Scripts that build objects:
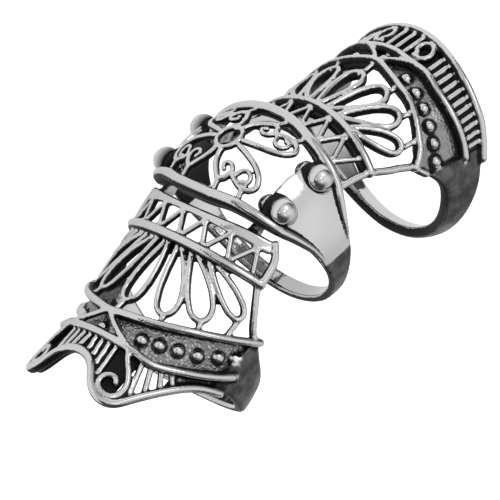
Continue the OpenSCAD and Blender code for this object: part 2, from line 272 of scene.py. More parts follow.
def zigzag(surface, top, other, tooth, count):
    """Teeth between the place of the point at the top and the place of the points beside it."""
    lift = -0.15
    rows = [(other if i % 2 else top, i * tooth / 2) for i in range(-count, count + 1)]
    return [
        rib(surface, [[u0, a0, lift, bar_w], [u1, a1, lift, bar_w]], sides=12)
        for (u0, a0), (u1, a1) in zip(rows, rows[1:])
    ]


# How far out a petal's side stands, from its root to its round tip
petal_side = [(0, 0.16), (0.12, 0.34), (0.4, 0.78), (0.7, 1), (0.88, 0.86), (0.97, 0.48), (1, 0)]
petal_deep = 1.6
# A petal is drawn flat, and a millimetre across it is this many degrees round the shield
deg_per_mm = 180 / pi / 10.5


def petal(surface, root, tip, half, sink, width):
    """One petal: a wire from the root along one side, round the tip and back."""
    along = np.array([tip[0] - root[0], (tip[1] - root[1]) / deg_per_mm])
    across = np.array([-along[1], along[0]]) / np.linalg.norm(along)
    rows = []
    for share, spread, side in [(*p, 1) for p in petal_side] + [(*p, -1) for p in petal_side[-2::-1]]:
        u, v = along * share + across * half * spread * side
        a = root[1] + v * deg_per_mm
        rows.append([root[0] + u, a, -sink * cos(radians(a)) ** 2, width])
    return rib(surface, rows, petal_deep)


def fan(surface, petals, beyond, sink, width=petal_w):
    """Seven petals, each tied to the rib beyond it by a small nub."""
    wax = []
    for root_u, root_a, tip_u, tip_a, half in petals:
        low = -sink * cos(radians(tip_a)) ** 2
        rib_u = edge_spot(beyond, tip_a)
        for side in (-1, 1) if root_a else (1,):
            wax.append(petal(surface, (root_u, side * root_a), (tip_u, side * tip_a), half, sink, width))
            wax.append(rib(surface, [
                [tip_u, side * tip_a, low, bar_w], [rib_u, side * tip_a * 1.02, low / 2, bar_w],
            ]))
    return wax


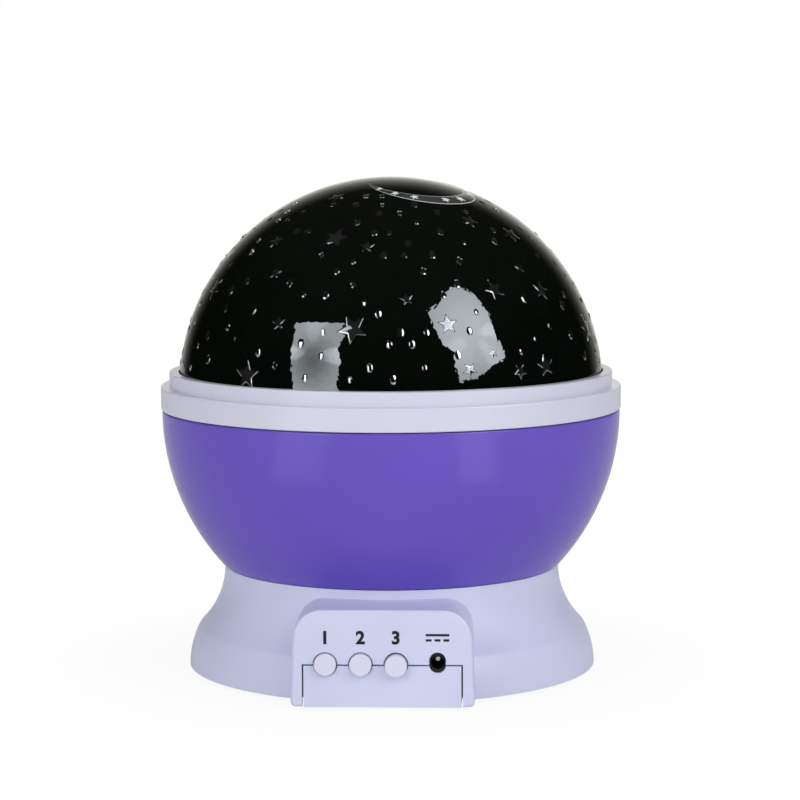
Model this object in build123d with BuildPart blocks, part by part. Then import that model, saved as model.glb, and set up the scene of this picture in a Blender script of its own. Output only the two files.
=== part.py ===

= What you need to do =
Extract every line above that contains the word "this".

= Problem solution =
Continue the OpenSCAD and Blender code for this object: part 2, from line 272 of scene.py. More parts follow.
# A petal is drawn flat, and a millimetre across it is this many degrees round the shield
Model this object in build123d with BuildPart blocks, part by part. Then import that model, saved as model.glb, and set up the scene of this picture in a Blender script of its own. Output only the two files.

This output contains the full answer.